REITs are trusts focused upon the ownership of property. As real estate markets fluctuate by location and property type, it's crucial that the REIT you decide to buy is properly diversified. If the REIT is heavily invested in commercial real estate and there is a drop in occupancy rates, then you will experience major problems. Diversification also means the trust has sufficient access to capital to fund future growth initiatives and properly leverage itself for the increased returns.

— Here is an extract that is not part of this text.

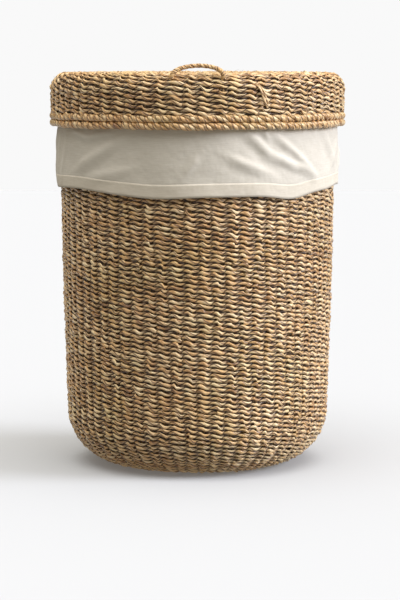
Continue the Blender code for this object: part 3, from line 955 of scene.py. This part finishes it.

The final item that you should consider before buying into a specific REIT is its funds from operations and cash available for distribution. These numbers are important as they measure the overall performance of the REIT, which in turn translates to the money being transferred to investors. Be careful that you don't use the regular income numbers generated by the REIT as they will include any property depreciation and thus alter the numbers. These numbers are only useful if you have already looked carefully at the other two signs, since it's possible that the REIT may be experiencing anomalous returns due to real estate market conditions or management's luck in picking investments. (For more, check out How To Assess A REIT.)
The Bottom Line
With so many different ways to invest your money, it's important that any decision you make is well informed. This applies to stocks, bonds, mutual funds, REITs, or any other investment. Nevertheless, REITs have some interesting features that might make a good fit in your portfolio.